Noch weit vor die Ära der Tempelritter führt die Zeitreise am Jorker Yachthafen: in die Wikinger-Zeit vom späten 7. bis ins 10. Jahrhundert. Die 200 Wikinger-Darsteller nehmen es etwas weniger genau mit der Authentizität. Kleine "Fehler" wie die Versorgung mit Kartoffelsalat und Bier sind erlaubt. Das "Reennactment" ist heute auch ein Geschäft. "Ich bin ein professioneller slawischer Krieger", sagt Igor Gorewicz auf Englisch über sich selbst. Der 31-jährige Pole ist hauptberuflich Wikinger und organisiert Messen und Märkte. Beeindruckend sind auch seine martialischen Schwertkampfeinlagen. 150 Tage im Jahr, sagt er, schläft er auf Fellen in Zelten.

Hobby-Wikinger sind dagegen rund 10 Männer, Frauen und Kinder aus Bremen um den Sozialpädagogen Oliver Pertzsch (36) und die Museumspädagogin Annette Fischer (40). Sie leben wie eine Sippe - möglichst so wirklichkeitsnah wie im Jahr 850. Wikinger betrieben Tauschhandel. Deshalb produziert Oliver Pertzsch Holzwaren, um sie im Lager zu tauschen.

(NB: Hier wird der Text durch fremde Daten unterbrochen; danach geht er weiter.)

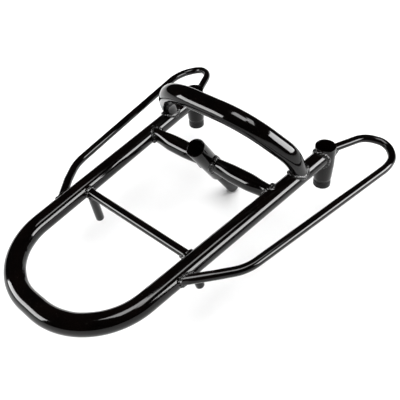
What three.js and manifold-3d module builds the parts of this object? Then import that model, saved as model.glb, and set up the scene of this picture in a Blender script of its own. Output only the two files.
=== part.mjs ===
// Tubular luggage rack (rear carrier): a welded frame of bent tube and round bar.
// X runs across the rack, Y runs from the rounded rear end to the front loops, Z is up.
// Everything is drawn with the hoop's centreline in the plane z = 0 and the start of its rear bend at y = 0.
// At the end the whole rack is moved so that its origin is the middle of the underside of its box.
import * as THREE from "three";
import { mergeVertices } from "three/addons/utils/BufferGeometryUtils.js";
import Module from "manifold-3d";

const wasm = await Module();
wasm.setup();

// ---- Driving dimensions, in millimetres ----
const GAP = 0.3; // clearance that pieces keep where they meet
const TUBE_R = 12.7; // main tube, outside
const TUBE_WALL = 1.6;
const ROD_R = 6; // round bar of the rails, the rear bar and the pegs

const HOOP_HALF_WIDTH = 96.4; // leg centreline at the start of the rear bend
const HOOP_SPLAY = THREE.MathUtils.degToRad(5);
const HOOP_BEND_R = 87.5;

const SLEEVE_Y = 336; // side sleeves, upright at the ends of the legs
const SLEEVE_R = 15.2;
const SLEEVE_TOP = 16.9;
const SLEEVE_TAPER_TOP = -16; // the sleeve narrows from here down to the spigot
const SLEEVE_TAPER_BOTTOM = -41;
const SLEEVE_BOTTOM = -45.2;
const SLEEVE_BORE_R = 13.3;
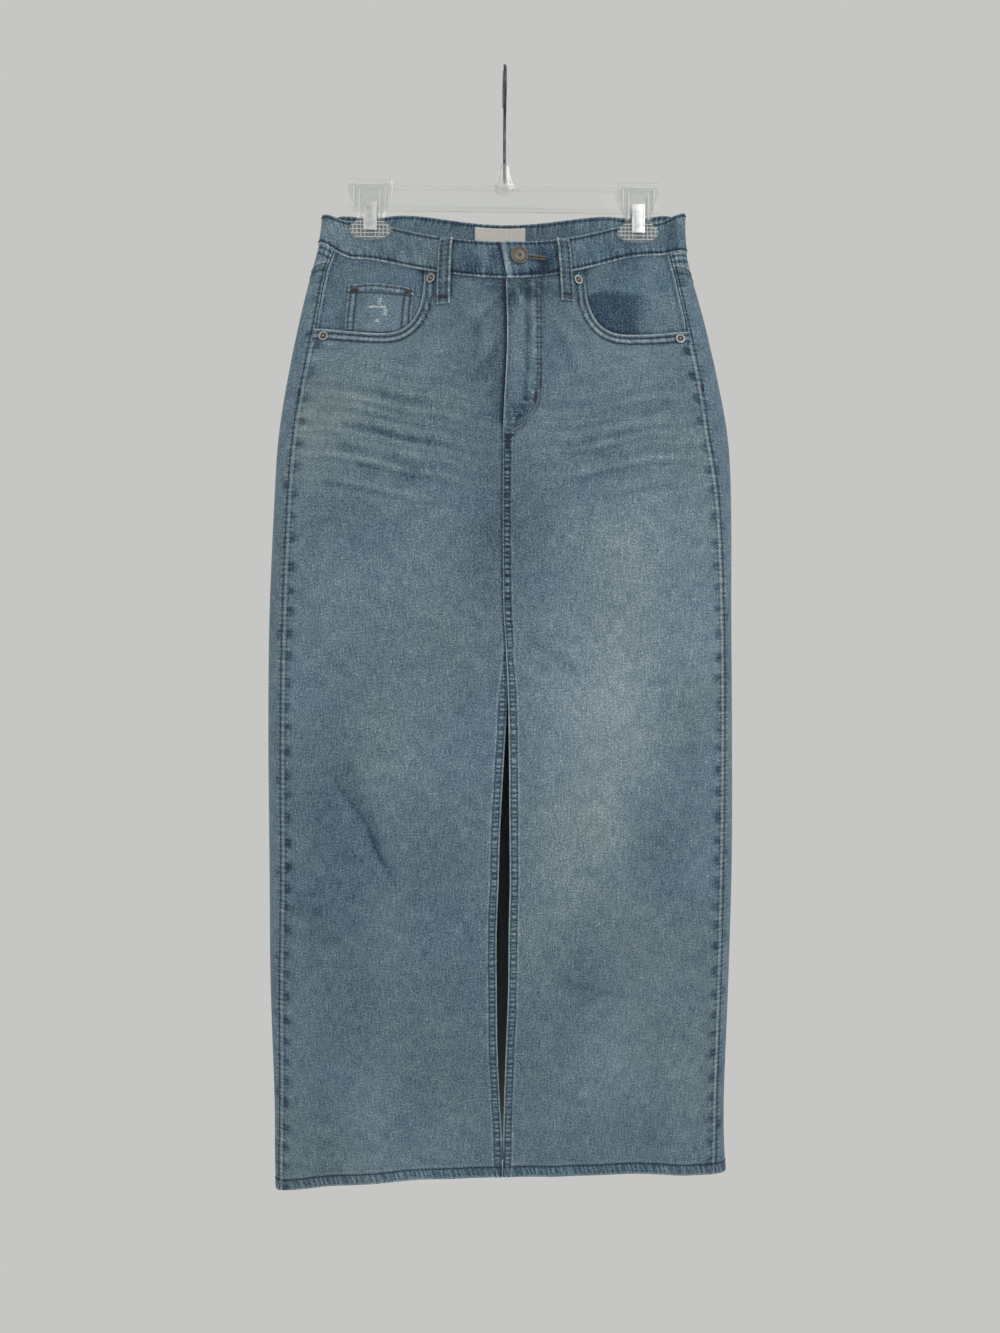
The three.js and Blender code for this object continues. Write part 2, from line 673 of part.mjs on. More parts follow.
function hangerBar() {
  const flange = 3;
  const web = 1.1;
  const d = BAR_HALF_DEPTH;
  const profile = new THREE.Shape();
  const outline = [
    [-d, BAR_TOP],
    [d, BAR_TOP],
    [d, BAR_TOP - flange],
    [web, BAR_TOP - flange - 1],
    [web, BAR_BOTTOM + flange + 1],
    [d, BAR_BOTTOM + flange],
    [d, BAR_BOTTOM],
    [-d, BAR_BOTTOM],
    [-d, BAR_BOTTOM + flange],
    [-web, BAR_BOTTOM + flange + 1],
    [-web, BAR_TOP - flange - 1],
    [-d, BAR_TOP - flange],
  ];
  profile.setFromPoints(outline.map(([y, z]) => new THREE.Vector2(y, z)));
  const bar = alongX(extruded(profile, { depth: BAR_LENGTH, bevelEnabled: false }), BAR_LENGTH);
  const bore = WIRE_RADIUS + GAP;
  const neck = turned(
    [
      [0, BAR_TOP - 4],
      [10, BAR_TOP - 4],
      [10, BAR_TOP + 0.6],
      [7.2, BAR_TOP + 5],
      [5.2, BAR_TOP + 11],
      [4.3, NECK_TOP],
      [bore, NECK_TOP],
      [bore, BAR_TOP + 3],
      [0, BAR_TOP + 3],
    ],
    20,
  );
  neck.rotateX(Math.PI / 2);
  return toGeometry(toSolid(bar).add(toSolid(neck)));
}

function hook() {
  const circleMiddle = WIRE_RADIUS - HOOK_RADIUS;
  const points = [
    new THREE.Vector3(0, 0, BAR_TOP + 3 + GAP),
    new THREE.Vector3(0, 0, -80),
    new THREE.Vector3(0, 0, -60),
    new THREE.Vector3(0, -1.5, -49),
    new THREE.Vector3(0, -6.5, -40.5),
  ];
  for (const degrees of steps(13, 225, -30)) {
    const turn = (degrees * Math.PI) / 180;
    const y = HOOK_RADIUS * Math.cos(turn);
    points.push(new THREE.Vector3(0, y, circleMiddle + HOOK_RADIUS * Math.sin(turn)));
  }
  const path = new THREE.CatmullRomCurve3(points, false, 'centripetal');
  const section = new THREE.Shape();
  const corners = steps(8).slice(0, 8);
  section.setFromPoints(
    corners.map((u) => {
      const turn = 2 * Math.PI * (u + 1 / 16);
      return new THREE.Vector2(WIRE_RADIUS * Math.cos(turn), WIRE_RADIUS * Math.sin(turn));
    }),
  );
  return extruded(section, { steps: 40, extrudePath: path });
}

// A clip's jaw: a housing that slides on the bar, a slot for the spring and the gripping pad.
const JAW = { top: -104, thickness: 3, waist: -133, padTop: -141, padBottom: -160 };
const HOUSING = { half: 21.5, corner: 2.5, shoulder: 20, shoulderDrop: 14, waistHalf: 13 };
const SLOT = { half: 8, above: 1.2, below: 2.4 };

function jaw(side) {
  const { half, corner, shoulder, shoulderDrop, waistHalf } = HOUSING;
  const shape = new THREE.Shape();
  shape.moveTo(corner - half, JAW.top);
  shape.lineTo(half - corner, JAW.top);
  shape.quadraticCurveTo(half, JAW.top, half, JAW.top - corner);
  shape.lineTo(shoulder, JAW.top - shoulderDrop);
  shape.lineTo(waistHalf, JAW.waist);
  shape.lineTo(waistHalf, JAW.padTop);
  const padMiddle = (JAW.padTop + JAW.padBottom) / 2;
  for (const degrees of steps(9, 72, -252)) {
    const turn = (degrees * Math.PI) / 180;
    const x = PAD_HALF_WIDTH * Math.sign(Math.cos(turn)) * Math.abs(Math.cos(turn)) ** 0.8;
    shape.lineTo(x, padMiddle + ((JAW.padTop - JAW.padBottom) / 2) * Math.sin(turn));
  }
  shape.lineTo(-waistHalf, JAW.padTop);
  shape.lineTo(-waistHalf, JAW.waist);
  shape.lineTo(-shoulder, JAW.top - shoulderDrop);
  shape.lineTo(-half, JAW.top - corner);
  shape.quadraticCurveTo(-half, JAW.top, corner - half, JAW.top);
  const slot = new THREE.Path();
  slot.moveTo(-SLOT.half, SPRING.top + SLOT.above);
  slot.lineTo(-SLOT.half, SPRING.top - SLOT.below);
  slot.lineTo(SLOT.half, SPRING.top - SLOT.below);
  slot.lineTo(SLOT.half, SPRING.top + SLOT.above);
  shape.holes.push(slot);
  const plate = upright(
    extruded(shape, { depth: JAW.thickness, bevelEnabled: false, curveSegments: 4 }),
  );
  const face = BAND_PROUD + HELD + GAP;
  const front = face + JAW.thickness;
  plate.translate(0, side === 'front' ? JAW.thickness - front : front, 0);
  return plate;
}

// The clip's spring: a leg over each jaw and a bridge that joins them through the slots.
const SPRING = { legTop: -124.5, top: -131.6, bottom: -151, thickness: 0.8, width: 12.6 };

function spring() {
  const inside = BAND_PROUD + HELD + GAP + JAW.thickness + GAP;
  const outside = inside + SPRING.thickness;
  const profile = new THREE.Shape();
  const outline = [
    [-outside, SPRING.bottom],
    [-outside, SPRING.legTop],
    [-inside, SPRING.legTop],
    [-inside, SPRING.top],
    [inside, SPRING.top],
    [inside, SPRING.legTop],
    [outside, SPRING.legTop],
    [outside, SPRING.bottom],
    [inside, SPRING.bottom],
    [inside, SPRING.top - SPRING.thickness],
    [-inside, SPRING.top - SPRING.thickness],
    [-inside, SPRING.bottom],
  ];
  profile.setFromPoints(outline.map(([y, z]) => new THREE.Vector2(y, z)));
  return alongX(extruded(profile, { depth: SPRING.width, bevelEnabled: false }), SPRING.width);
}

// Materials
const finish = (color, roughness, metalness, extra = {}) =>
  new THREE.MeshStandardMaterial({ color, roughness, metalness, ...extra });
const DENIM_FINISH = finish(0x637680, 0.95, 0);
const BAND_FINISH = finish(0x62707a, 0.95, 0);
const FACING_FINISH = finish(0x50616c, 0.95, 0);
const TAPE_FINISH = finish(0x3c4650, 0.9, 0.1);
const LABEL_FINISH = finish(0xb4aea9, 0.9, 0);
const BUTTON_FINISH = finish(0x80786b, 0.4, 0.9);
const RIVET_FINISH = finish(0xa9a9ad, 0.35, 0.9);
const WIRE_FINISH = finish(0x4a4a4a, 0.35, 0.9);
const SPRING_FINISH = finish(0xb9bab8, 0.25, 1);
const PLASTIC_FINISH = finish(0xd8dad8, 0.12, 0, { transparent: true, opacity: 0.45 });

const skirt = new THREE.Group();
const hanger = new THREE.Group();

function piece(group, name, geometry, material) {
  const mesh = new THREE.Mesh(geometry, material);
  mesh.name = name;
  group.add(mesh);
  return mesh;
}

for (const side of ['right', 'left']) {
  piece(skirt, `front_${side}`, frontPanel(side), DENIM_FINISH);
  piece(skirt, `back_${side}`, backPanel(side), DENIM_FINISH);
  piece(skirt, `back_yoke_${side}`, backYoke(side), DENIM_FINISH);
  piece(skirt, `waistband_${side}`, waistband(side), BAND_FINISH);
  piece(skirt, `pocket_facing_${side}`, pocketFacing(side), FACING_FINISH);
}
piece(skirt, 'coin_pocket', coinPocket(), DENIM_FINISH);
piece(skirt, 'zip', zip(), TAPE_FINISH);
for (const loop of LOOPS) piece(skirt, loop.name, beltLoop(loop), BAND_FINISH);
piece(skirt, 'label', label(), LABEL_FINISH);
const button = piece(skirt, 'button', turned(BUTTON_PROFILE, 24), BUTTON_FINISH);
setOn(button, BUTTON.x, BUTTON.z, BAND_PROUD + GAP);
for (const rivet of RIVETS) {
  const mesh = piece(skirt, rivet.name, turned(RIVET_PROFILE, 14), RIVET_FINISH);
  setOn(mesh, rivet.x, rivet.z, LAYER_GAP);
}
piece(hanger, 'hanger_bar', hangerBar(), PLASTIC_FINISH);
piece(hanger, 'hanger_hook', hook(), WIRE_FINISH);
for (const side of ['right', 'left']) {
  const clip = new THREE.Group();
  clip.position.x = sign(side) * CLIP_X;
  piece(clip, `clip_${side}_front_jaw`, jaw('front'), PLASTIC_FINISH);
  piece(clip, `clip_${side}_back_jaw`, jaw('back'), PLASTIC_FINISH);
  piece(clip, `clip_${side}_spring`, spring(), SPRING_FINISH);
  hanger.add(clip);
}

const group = new THREE.Group();
group.add(skirt, hanger);
export default group;
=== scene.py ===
# %% [markdown]
# # A long denim skirt on a clip hanger
#
# The skirt is a five-pocket jeans skirt with a slit up its front. It hangs from a clear clip
# hanger, so its waist is pinched flat in the two clips and bows out between them, and below the
# hips it falls as a soft, nearly flat tube. The CAD solids give the true size and form. Here each
# cloth piece is made again on the same form as a thin wall with a finer grid, and gets what makes
# denim look like denim: worn edges, puckered seams, whiskers, stitches and faded patches.
#
# Lengths are written in millimetres and turned to metres when a mesh is made.

import math

import bpy
import numpy as np
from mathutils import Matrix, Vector


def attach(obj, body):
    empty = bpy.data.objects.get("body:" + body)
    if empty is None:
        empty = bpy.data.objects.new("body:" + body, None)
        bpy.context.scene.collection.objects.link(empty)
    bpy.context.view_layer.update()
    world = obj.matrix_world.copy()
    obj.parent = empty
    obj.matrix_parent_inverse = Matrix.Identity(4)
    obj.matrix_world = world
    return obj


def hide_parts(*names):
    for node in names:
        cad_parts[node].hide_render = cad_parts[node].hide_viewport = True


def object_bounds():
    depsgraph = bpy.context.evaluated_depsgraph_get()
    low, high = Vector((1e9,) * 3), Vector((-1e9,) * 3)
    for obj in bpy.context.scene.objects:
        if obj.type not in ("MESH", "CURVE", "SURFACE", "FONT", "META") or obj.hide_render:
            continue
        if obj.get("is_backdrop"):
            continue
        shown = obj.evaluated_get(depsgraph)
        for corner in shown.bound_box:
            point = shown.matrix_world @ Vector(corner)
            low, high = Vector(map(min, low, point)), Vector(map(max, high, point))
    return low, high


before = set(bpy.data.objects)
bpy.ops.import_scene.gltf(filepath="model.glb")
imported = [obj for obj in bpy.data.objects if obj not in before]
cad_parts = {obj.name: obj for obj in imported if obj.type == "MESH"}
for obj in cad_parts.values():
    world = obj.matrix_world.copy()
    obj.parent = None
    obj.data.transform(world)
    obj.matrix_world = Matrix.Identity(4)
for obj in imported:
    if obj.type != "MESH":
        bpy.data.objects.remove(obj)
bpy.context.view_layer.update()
print("frame loaded with", len(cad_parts), "nodes")

# %% [markdown]
# ## Small helpers
#
# `smooth` is the soft step that shapes every crease's end. `line` is a soft line: 1 on a place
# and falling away on both sides, which is how an edge wears or a stitch pulls the cloth down.
# `ripple` is an uneven wave: three sine waves whose lengths never meet again, so nothing that
# follows it looks counted out by a machine.

# %% Numbers and colours
MM = 0.001
SIDES = ("right", "left")
SIGN = {"right": -1.0, "left": 1.0}


def mix(a, b, t):
    return a + (b - a) * t


def smooth(t):
    s = np.clip(t, 0.0, 1.0)
    return s * s * (3 - 2 * s)


def line(distance, place, width):
    return np.exp(-(((distance - place) / width) ** 2))


def ripple(t, wavelength, seed):
    w = 2 * math.pi * np.asarray(t) / wavelength
    first = np.sin(w + 1.7 * seed)
    second = np.sin(0.618 * w + 2.9 * seed)
    third = np.sin(1.443 * w + 0.8 * seed)
    return (first + 0.8 * second + 0.6 * third) / 2.4


def circle(count):
    return 2 * math.pi * np.arange(count) / count


def linear(hex_colour):
    """An sRGB colour written as hex, as the linear values that the shaders work in."""
    value = int(hex_colour.lstrip("#"), 16)
    channels = [(value >> shift & 255) / 255 for shift in (16, 8, 0)]
    turned = [c / 12.92 if c <= 0.04045 else ((c + 0.055) / 1.055) ** 2.4 for c in channels]
    return (*turned, 1.0)


print("denim mid blue in linear light:", [round(c, 3) for c in linear("#64757e")[:3]])

# %% [markdown]
# ## The form that all the cloth lies on
#
# The skirt's outside is one smooth surface, read from a table of sections: at each height, where
# the left and right edges stand, and how far the front and back reach out. A pattern cutter would
# know this as the shape of the skirt on its stand. An angle and a height name a place on it: the
# angle is 0 at the centre front and grows towards the viewer's right, round to pi at the back.
# The cloth pieces all use this one form, so their seams meet, as they do when they are sewn.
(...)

Kohl, Grütze, Fladenbrot, ein wenig Fisch oder Fleisch. Es wird nur gegessen, was die Wikinger früher kannten. "Für unsere Verhältnisse langweilig", gesteht Annette Freier ein. Viele schmackhafte Gewürze waren damals eben noch nicht bekannt. Die Kinder Prisca (12), Freya (10) und Thekla (9) lernen das Kammweben. Wikinger-Kinder, das wissen sie, stiegen bereits ab dem sechsten Lebensjahr in das Erwerbsleben der Familie ein.

Die Bremer Kinder haben Uhren, Handys und MP3-Player im Auto zurückgelassen. Dafür dürfen Süßigkeiten in kleinen Mengen ins Lager. Auch eine Isoliermatte ist gestattet. Das Schlafen im Wikingerlager ist hart genug: "Die Felle", verrät Freya (10), "kratzen und kitzeln".